Verfahren nach Artikel 50 auslösen EU-Gründerländer erhöhen Druck auf London
25.06.2016, 13:59 Uhr
Die Außenminister wollen die neuen Realitäten nicht auf die lange Bank schieben.
(Foto: dpa)
Die Briten haben sich für den Brexit entschieden, nun soll die Entscheidung auch umgesetzt werden. Deutschland und die anderen fünf EU-Gründerstaaten drängen auf zügige Austrittsverhandlungen. Großbritannien müsse nun mit den Konsequenzen leben.
Die sechs Gründerstaaten der Europäischen Union haben die britische Regierung dazu gedrängt, schnellstmöglich die Bürgerentscheidung zum Verlassen der EU umzusetzen und den dafür vorgesehenen Artikel 50 des Lissabon-Vertrags in Anspruch zu nehmen. "Wir erwarten jetzt, dass die britische Regierung Klarheit schafft und diese Entscheidung so schnell wie möglich in Kraft setzt", machten Deutschland, Frankreich, Italien, Belgien, die Niederlande und Luxemburg in einer Erklärung nach einem Treffen ihrer Außenminister in Berlin klar.
"Dieser Prozess sollte so bald wie möglich losgehen, dass wir nicht in eine längere Hängepartie geraten", forderte Bundesaußenminister Frank-Walter Steinmeier (SPD). "Es muss uns jetzt die Möglichkeit gegeben werden, dass wir uns mit der Zukunft Europas beschäftigen", sagte er. "Das bedeutet, dass nach der Entscheidung, die jetzt in Großbritannien gefallen ist, auch der Prozess eingeleitet wird, mit dem wir über den Austritt mit Großbritannien verhandeln - genauer gesagt, das Verfahren nach Artikel 50 ausgelöst wird."
Frankreichs Außenminister Jean-Marc Ayrault verlangte, der Austrittsprozess müsse jetzt losgehen. "Es gibt eine gewisse Dringlichkeit", betonte er. "Wir erwarten jetzt, dass das Verfahren nach Artikel 50 ausgelöst wird." Der britische Premierminister David Cameron habe das Referendum in Großbritannien angesetzt, "er muss jetzt auch mit den Konsequenzen leben". Mit seinen Kollegen wolle er das Signal aussenden, "dass Europa lebt", sagte Ayrault. Der luxemburgische Außenminister Jean Asselborn sagte, er hoffe, dass es nun mit London "kein Katz- und Maus-Spiel" über den Austritt gebe. "Das britische Volk hat entschieden. Das muss jetzt umgesetzt werden."

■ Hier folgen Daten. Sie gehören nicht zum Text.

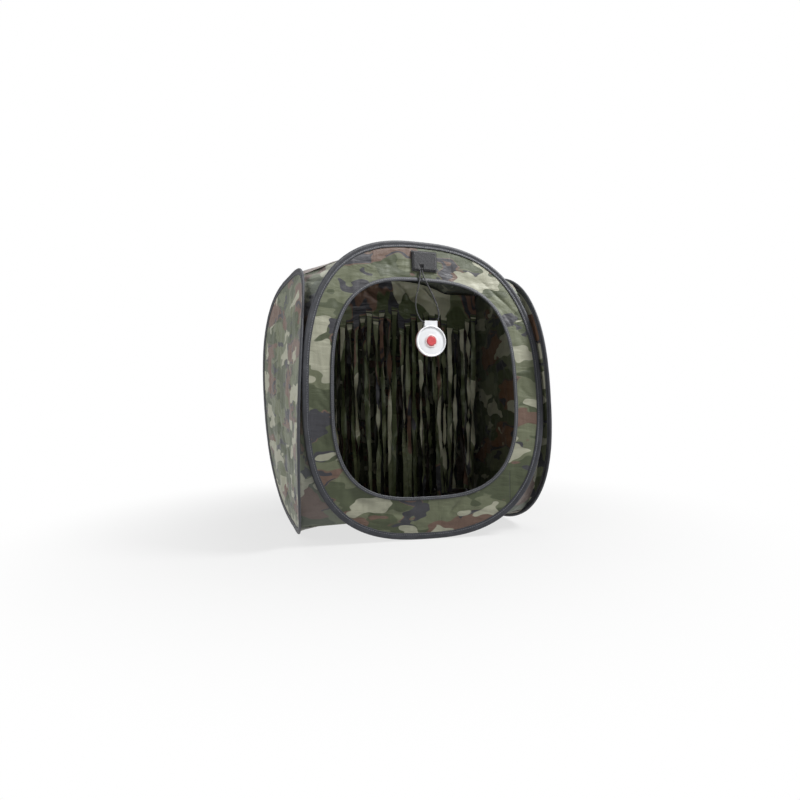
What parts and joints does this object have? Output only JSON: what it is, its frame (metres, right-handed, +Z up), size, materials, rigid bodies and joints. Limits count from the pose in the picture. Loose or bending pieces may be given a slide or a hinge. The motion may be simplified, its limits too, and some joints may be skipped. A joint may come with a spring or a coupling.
{
  "type": "pop-up target tent",
  "caption": "Pop-up camouflage fabric box on sprung hoops, open at the front, with a slit curtain inside and a small round target on a cord.",
  "frame": {"origin": "on the ground, under the middle of the tent", "axes": "+Z up, the opening faces -Y, +X is to the right seen from the front"},
  "size_m": [0.3872, 0.3557, 0.4],
  "materials": {
    "camo_cloth": "woven polyester, woodland camouflage",
    "lining_cloth": "woven polyester, woodland camouflage, inside",
    "binding_tape": "woven tape, dark slate grey",
    "spring_steel": "flat spring wire",
    "crimp": "crimped sleeve",
    "hook_loop": "black hook-and-loop tape",
    "cord": "thin black cord",
    "target_white": "white moulded plastic",
    "target_red": "red plastic",
    "target_pink": "pale red plastic"
  },
  "bodies": {
    "front": {"front_hoop_wire": "spring_steel", "front_hoop_ferrule": "crimp", "front_binding": "binding_tape", "front_panel": "camo_cloth", "opening_binding": "binding_tape", "roof_panel": "camo_cloth", "floor_panel": "camo_cloth", "front_left_gusset": "camo_cloth", "front_right_gusset": "camo_cloth", "back_left_gusset": "camo_cloth", "back_right_gusset": "camo_cloth", "front_curtain": "lining_cloth", "rear_curtain": "lining_cloth", "patch_base": "hook_loop", "patch_cover": "hook_loop"},
    "left": {"left_hoop_wire": "spring_steel", "left_hoop_ferrule": "crimp", "left_binding": "binding_tape", "left_panel": "camo_cloth"},
    "right": {"right_hoop_wire": "spring_steel", "right_hoop_ferrule": "crimp", "right_binding": "binding_tape", "right_panel": "camo_cloth"},
    "back": {"back_hoop_wire": "spring_steel", "back_hoop_ferrule": "crimp", "back_binding": "binding_tape", "back_panel": "camo_cloth"},
    "cord": {"target_cord": "cord"},
    "target": {"target_disc": "target_white", "target_ring": "target_white", "target_button": "target_red", "target_back_plate": "target_pink", "target_tab": "target_white"}
  },
  "joints": [
    {"name": "left_fold", "type": "hinge", "parent": "front", "child": "left", "pos_m": [-0.1683, -0.1582, 0.189], "axis": [0, 0, 1], "range_deg": [-52, 0], "stiffness_Nm_per_rad": 0.15, "deforming": ["roof_panel", "floor_panel", "front_left_gusset", "front_right_gusset", "back_left_gusset", "back_right_gusset", "front_curtain", "rear_curtain"]},
    {"name": "right_fold", "type": "hinge", "parent": "front", "child": "right", "pos_m": [0.1715, -0.1785, 0.189], "axis": [0, 0, 1], "range_deg": [-56, 0]},
    {"name": "back_fold", "type": "hinge", "parent": "left", "child": "back", "pos_m": [-0.191, 0.178, 0.189], "axis": [0, 0, 1], "range_deg": [0, 48]},
    {"name": "target_swing", "type": "hinge", "parent": "front", "child": "cord", "pos_m": [0.0086, -0.1495, 0.351], "axis": [1, 0, 0], "range_deg": [-60, 35], "deforming": ["target_cord"]},
    {"name": "target_rock", "type": "hinge", "parent": "cord", "child": "target", "pos_m": [0.0086, -0.1498, 0.2893], "axis": [1, 0, 0], "range_deg": [-25, 25]}
  ],
  "couplings": [
    {"joint": "right_fold", "follows": "left_fold", "ratio": 1.05},
    {"joint": "back_fold", "follows": "left_fold", "ratio": -0.878}
  ]
}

Weder Hysterie, noch Schockstarre
In ihrer Erklärung sprechen sich die sechs Länder dafür aus, in Reaktion auf den Brexit die EU-Politik stärker zu fokussieren. "Wir müssen unsere gemeinsamen Anstrengungen auf jene Herausforderungen konzentrieren, die nur mit gemeinsamen europäischen Antworten angegangen werden können", fordern sie. Zugleich müssten Wege gefunden werden, besser einem unterschiedlichen Niveau unter den Staaten in ihrem Ehrgeiz zu einzelnen Fragen zu entsprechen. Es sei nicht neu, die EU "mit verschiedenen Dimensionen und verschiedenen Geschwindigkeiten" zu organisieren, betonte der Belgier Didier Reynders.
Steinmeier bekräftigte: "Das ist jetzt eine Situation, die weder Hysterie noch Schockstarre erlaubt." Die EU dürfe jetzt nicht so tun, "als seien alle Antworten schon bereit". "Wir dürfen nach der britischen Entscheidung aber auch nicht in Depression und Untätigkeit verfallen." Europa müsse jetzt auch Lösungen liefern, sowohl in der Flüchtlingskrise als auch in Sicherheitsfragen und beim Kampf gegen die Arbeitslosigkeit.
Aus anderen Ländern, die bei dem Treffen nicht dabei sind, gibt es Kritik. Steinmeier sagte dazu, es würden in den nächsten Tagen "viele unterschiedliche Gespräche" stattfinden. "Man muss sich jetzt ein wenig zuhören und abtasten, wo die Erwartungen sind und wie groß die Spielräume sind."